If you only use one model provider and are comfortable with errors propagating, you do not need fallback().
Error Classification
Not all errors trigger fallback. Crux classifies errors into categories:
| Category | Triggers | Examples |
|---|---|---|
rate_limit | HTTP 429 | Provider rate limit exceeded |
timeout | ETIMEDOUT, AbortError | Model took too long to respond |
server_error | HTTP 500-599 | Provider internal error, bad gateway |
connection_error | ECONNREFUSED, ENOTFOUND, fetch failures | DNS failure, provider unreachable |
auth_error | HTTP 401, 403 | Invalid API key, insufficient permissions |
validation_exhausted | ValidationExhaustedError | All validation retries exhausted |
Validation errors, content policy violations, and unknown errors do not trigger fallback by default. They are thrown immediately because retrying with a different model usually does not help.
Filter Error Categories
By default, classified retryable errors trigger fallback. Use on to restrict the categories.
const model = fallback(primary, backup, {
on: ['rate_limit', 'timeout'],
})Server errors and connection errors would be thrown immediately in this configuration.
Custom Error Predicates
For edge cases beyond the built-in categories, provide a shouldFallback predicate. It takes priority over on.
const model = fallback(gpt4o, claudeSonnet, {
shouldFallback: (error) => {
if (error.code === 'content_filter') return true
if (error.status === 429) return true
return false
},
})Inspecting Results
When fallback occurs, the result includes metadata:
const result = await generate(myPrompt, {
model: fallback(gpt4o, claudeSonnet),
input,
})
if (result._meta.fallback) {
console.log(`Took ${result._meta.fallback.attempts} attempts`)
console.log(`Failed models: ${result._meta.fallback.failedModels.join(', ')}`)
}The _meta.fallback object contains:
| Field | Type | Description |
|---|---|---|
attempts | number | Total attempts including the successful one |
failedModels | string[] | Model IDs that failed |
details | FallbackAttemptDetail[] | Per-attempt breakdown |
Each detail entry has model, durationMs, status, error, errorCategory, and cost when available.
When the first model succeeds, _meta.fallback is undefined.
All Models Fail
When every model in the fallback chain fails, Crux throws an AggregateError containing all individual errors.
try {
await generate(myPrompt, {
model: fallback(modelA, modelB, modelC),
input,
})
} catch (error) {
if (error instanceof AggregateError) {
console.log(error.message)
error.errors.forEach((cause, index) => {
console.log(`Model ${index + 1}: ${cause.message}`)
})
}
}Observability Callbacks
Use onAttemptError to log or alert when a model fails.
const model = fallback(gpt4o, claudeSonnet, {
id: 'resilient-model',
onAttemptError: (error, attempt, model) => {
logger.warn('Fallback attempt failed', {
attempt,
model: model.modelId,
error: error.message,
})
},
})id is optional for execution, but recommended when the fallback policy is part of your authored architecture.
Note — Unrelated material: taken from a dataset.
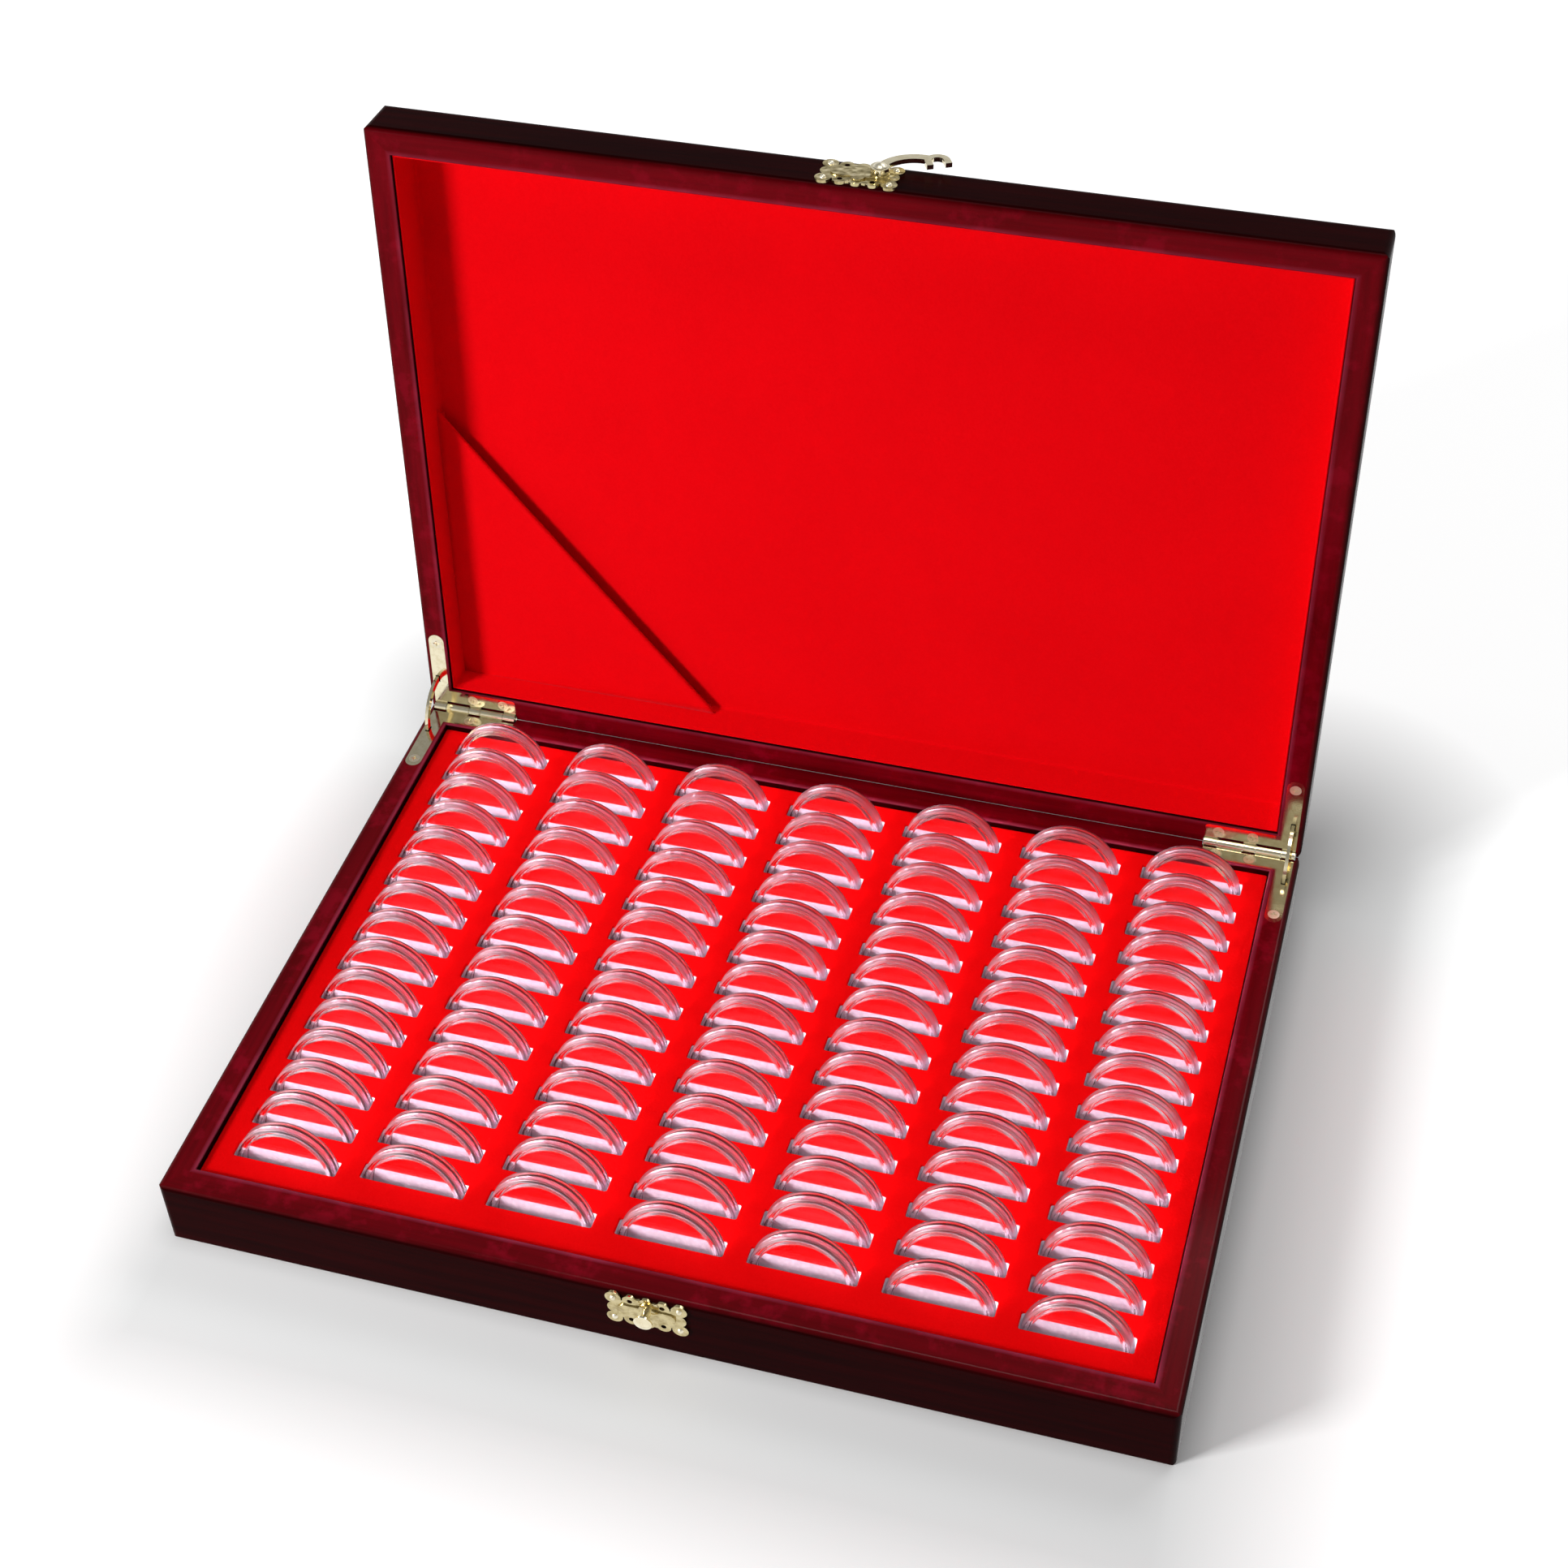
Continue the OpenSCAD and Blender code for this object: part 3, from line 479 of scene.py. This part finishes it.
def slotted_sheet(top_z, thick, lip, levels, wave):
    """Points and faces of a sheet that fills the base, with a leaning slot for each capsule.

    lip is the radius of its rounded top edges, levels the depths of the rings down its edges,
    and wave how far its top rises and falls."""
    tilt = math.tan(LEAN)
    outer = rounded_rectangle(INSERT_W - 2 * lip, INSERT_D - 2 * lip, SHEET_CORNER)
    hole = rounded_rectangle(SLOT_W + 2 * lip, SLOT_T / math.cos(LEAN) + 2 * lip, SLOT_CORNER)
    middles = slots()
    flat, loops = [], []
    for cx, cy, outline in [(0, 0, outer)] + [(x, y, hole) for x, y in middles]:
        start = len(flat)
        flat += [(cx + x, cy + y) for x, y in outline]
        loops.append((cx, cy, list(range(start, len(flat)))))
    xs, ys = (np.arange(-size / 2 + FIRST_POINT, size / 2 - LAST_POINT, POINT_STEP)
              for size in (INSERT_W, INSERT_D))
    inside = np.array([(x, y) for x in xs for y in ys])
    holes = np.array(middles)
    away = np.abs(inside[:, None, :] - holes[None, :, :])
    free = ~np.any((away[..., 0] < SLOT_W / 2 + lip + CLEAR_OF_SLOT[0])
                   & (away[..., 1] < SLOT_T / 2 + lip + CLEAR_OF_SLOT[1]), 1)
    flat += [tuple(p) for p in inside[free]]
    edges = [(loop[i], loop[(i + 1) % len(loop)]) for _, _, loop in loops for i in range(len(loop))]
    cdt = delaunay_2d_cdt([Vector(p) for p in flat], edges, [], 0, 1e-6)
    points_2d = np.array([tuple(p) for p in cdt[0]])
    index = {given: made for made, givens in enumerate(cdt[3]) for given in givens}
    faces = []
    for f in cdt[2]:
        mid = points_2d[list(f)].mean(0)
        off = np.abs(holes - mid)
        if np.any((off[:, 0] < SLOT_W / 2 + lip) & (off[:, 1] < SLOT_T / 2 / math.cos(LEAN) + lip)):
            continue
        faces.append(tuple(f))
    xs, ys = points_2d[:, 0], points_2d[:, 1]
    w1, w2, w3 = SHEET_WAVES
    rise = wave * np.sin(xs / w1 + 0.6 * np.sin(ys / w2)) * np.cos(ys / w3)
    points = [(x, y, top_z + z) for (x, y), z in zip(points_2d, rise)]
    under = [len(points) + i for i in range(len(points))]
    points += [(x, y - thick * tilt, top_z - thick) for x, y in points_2d]
    bottom_faces = [tuple(under[i] for i in reversed(f)) for f in faces]
    for cx, cy, loop in loops:
        outer_edge = loop[0] == 0
        base_ring = [index[i] for i in loop]
        rings = [base_ring]
        for inset, depth in levels:
            ring = []
            for i in base_ring:
                x, y = points_2d[i]
                if outer_edge:
                    grow = 1 + (lip - inset) / (INSERT_W / 2), 1 + (lip - inset) / (INSERT_D / 2)
                    p = (x * grow[0], y * grow[1], top_z - depth)
                else:
                    half_w, half_t = SLOT_W / 2 + lip, SLOT_T / math.cos(LEAN) / 2 + lip
                    p = (cx + (x - cx) * (half_w - lip + inset) / half_w,
                         cy + (y - cy) * (half_t - lip + inset) / half_t - depth * tilt, top_z - depth)
                ring.append(len(points))
                points.append(p)
            rings.append(ring)
        last = []
        for i, j in zip(base_ring, rings[-1]):
            points[under[i]] = (points[j][0], points[j][1], top_z - thick)
            last.append(under[i])
        rings[-1] = last
        for a, b in zip(rings, rings[1:]):
            for k in range(len(a)):
                k2 = (k + 1) % len(a)
                quad = (a[k], a[k2], b[k2], b[k])
                faces.append(quad if not outer_edge else quad[::-1])
    return points, faces + bottom_faces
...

The index records it as routing.fallback with ordered routing.fallback.option children, and runtime fallback.attempt spans include the same routingId.
Streaming
fallback() works with stream() too. Fallback only triggers on start or connection failures. Once chunks start flowing, the stream is committed to that model.
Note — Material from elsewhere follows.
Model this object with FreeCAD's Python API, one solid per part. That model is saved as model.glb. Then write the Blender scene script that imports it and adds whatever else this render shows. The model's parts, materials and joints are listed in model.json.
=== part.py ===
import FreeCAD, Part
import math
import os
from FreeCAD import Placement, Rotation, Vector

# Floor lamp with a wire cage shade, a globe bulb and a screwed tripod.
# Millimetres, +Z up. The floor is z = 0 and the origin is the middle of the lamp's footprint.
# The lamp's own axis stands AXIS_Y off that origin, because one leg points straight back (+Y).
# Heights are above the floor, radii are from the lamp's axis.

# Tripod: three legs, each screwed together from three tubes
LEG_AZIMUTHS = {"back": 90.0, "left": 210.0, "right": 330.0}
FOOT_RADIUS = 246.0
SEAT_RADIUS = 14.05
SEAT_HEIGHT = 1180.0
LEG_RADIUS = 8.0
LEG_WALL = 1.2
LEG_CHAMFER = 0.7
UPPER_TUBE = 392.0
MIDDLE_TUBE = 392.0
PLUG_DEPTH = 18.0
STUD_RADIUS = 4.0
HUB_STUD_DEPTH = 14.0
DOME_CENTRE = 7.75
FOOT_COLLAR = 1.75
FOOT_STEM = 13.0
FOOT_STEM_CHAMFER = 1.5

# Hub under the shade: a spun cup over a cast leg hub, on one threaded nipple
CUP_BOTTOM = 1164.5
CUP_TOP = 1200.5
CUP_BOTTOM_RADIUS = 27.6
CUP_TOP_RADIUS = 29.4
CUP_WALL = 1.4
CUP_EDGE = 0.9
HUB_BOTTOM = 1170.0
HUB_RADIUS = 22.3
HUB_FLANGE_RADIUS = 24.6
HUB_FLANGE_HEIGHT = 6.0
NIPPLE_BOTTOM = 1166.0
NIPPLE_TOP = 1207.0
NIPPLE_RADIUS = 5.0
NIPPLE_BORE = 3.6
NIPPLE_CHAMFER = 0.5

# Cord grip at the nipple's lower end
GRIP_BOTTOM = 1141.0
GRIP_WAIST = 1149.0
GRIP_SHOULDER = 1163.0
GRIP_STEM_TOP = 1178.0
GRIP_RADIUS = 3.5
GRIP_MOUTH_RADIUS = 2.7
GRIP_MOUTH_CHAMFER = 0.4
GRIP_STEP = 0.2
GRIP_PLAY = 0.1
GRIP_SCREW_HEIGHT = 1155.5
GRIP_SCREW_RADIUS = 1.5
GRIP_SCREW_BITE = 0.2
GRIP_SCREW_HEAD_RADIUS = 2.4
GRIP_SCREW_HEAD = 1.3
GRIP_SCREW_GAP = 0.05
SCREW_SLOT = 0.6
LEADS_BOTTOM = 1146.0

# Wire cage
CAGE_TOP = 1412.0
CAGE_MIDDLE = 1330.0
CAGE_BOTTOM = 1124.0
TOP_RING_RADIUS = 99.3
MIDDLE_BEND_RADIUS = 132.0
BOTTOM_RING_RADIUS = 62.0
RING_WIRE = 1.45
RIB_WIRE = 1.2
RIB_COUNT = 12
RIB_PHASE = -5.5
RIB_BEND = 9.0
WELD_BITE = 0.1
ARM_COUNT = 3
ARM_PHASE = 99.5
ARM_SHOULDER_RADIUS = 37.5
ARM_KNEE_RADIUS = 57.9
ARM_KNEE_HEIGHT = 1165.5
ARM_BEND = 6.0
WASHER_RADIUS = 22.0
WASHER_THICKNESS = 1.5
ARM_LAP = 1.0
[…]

import { stream } from '@crux/ai'
const result = await stream(myPrompt, {
model: fallback(gpt4o, claudeSonnet),
input,
})If the first model fails to connect, Crux retries with the backup. If the first model starts streaming and then errors mid-stream, the error propagates.
Per-Attempt Timeout
Set timeout to abort slow models before trying the next one.
const model = fallback(gpt4o, claudeSonnet, {
timeout: 10_000,
})Timed-out attempts are classified as timeout errors. This works with both generate() and stream().
Interaction With Flows
fallback() composes naturally with flow(). Fallback is model-level; flow retries are step-level. They stack.
const pipeline = flow('pipeline', async (flow) => {
await flow.step('analyze', { retry: 2 }, () =>
generate(analyzePrompt, {
model: fallback(gpt4o, claudeSonnet),
input,
}),
)
})
await pipeline.run()API Reference
See fallback(), isFallback(), and classifyError().